Last weekend, when smoke and dust clouded the air, Michielli worried that his young birds were in over their heads, but everyone returned safely.
“They came in smokin’,” he said.
It’s normal to lose a bird or two – or more – during a race. Sometimes they get lost. Sometimes they get eaten by a hawk. Sometimes they return to the wrong loft with another group of doves.
The longest time one of his birds was gone was one year.
“I have no idea where it was, but suddenly it came home,” Michielli said.
And what happens to the slow doves?
“We don’t eat them, I know some people do but we don’t,” Michielli said. “We don’t breed them; we just keep them around and let them retire.”
As he moves through the loft he whistles brightly, a few clear notes, like he’s calling a dog, at the same time as he pours grain into the feeders.
“The theory goes that I can go outside and whistle and they hear me and go into the loft,” said Michielli. “If they come home from a race, but sit up on the roof – that just drives you crazy. All you can do is wait for them to come down.”
On a perfect race day with no wind, the pigeons average 48 mph but they still have to “clock in” when they return. Every minute spent on the roof is a minute lost in the race.
On the day before a race, Michielli keeps his birds inside and feeds them lots of carbohydrates.
“They are vegetarians – they only eat grain and seeds,” said Michielli.
He got started racing pigeons when he was a teenager in 4-H, then said he got out of it in high school, “when I was more interested in girls and cars.” He returned to the hobby after he married and settled down.
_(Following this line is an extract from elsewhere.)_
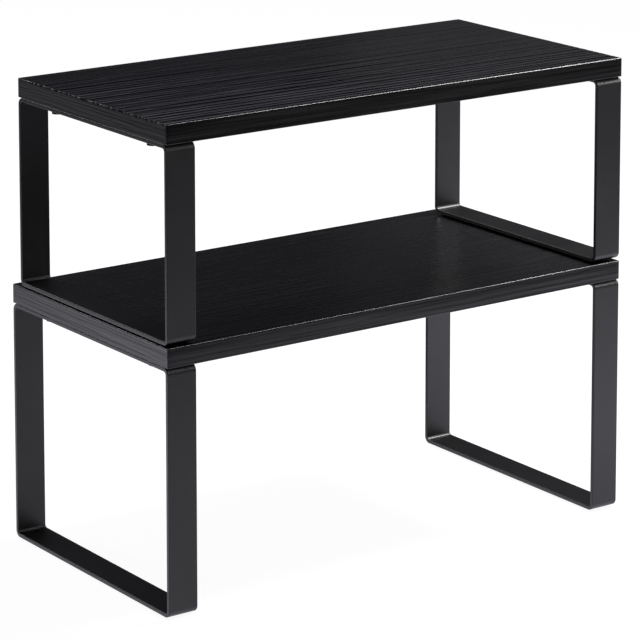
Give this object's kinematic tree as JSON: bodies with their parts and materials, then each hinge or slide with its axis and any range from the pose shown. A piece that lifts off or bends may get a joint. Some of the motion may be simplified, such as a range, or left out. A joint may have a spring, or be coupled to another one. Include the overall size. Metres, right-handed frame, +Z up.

His current favorite is the hen Red Pepper. She’s white with a dusting of reddish spots and freckles, almost like an appaloosa horse.
“The ones who have done special things for you and have a special coloration, those you don’t want to lose,” Michielli said, holding Red Pepper, who’s safely retired to the breeding loft.
Michielli said doves will pair for life if you let them.
“And that’s the best motivation for coming home,” he said, smiling. “If she has a boyfriend she really wants to come home to, or a nest to protect, then she’ll do anything to make it.”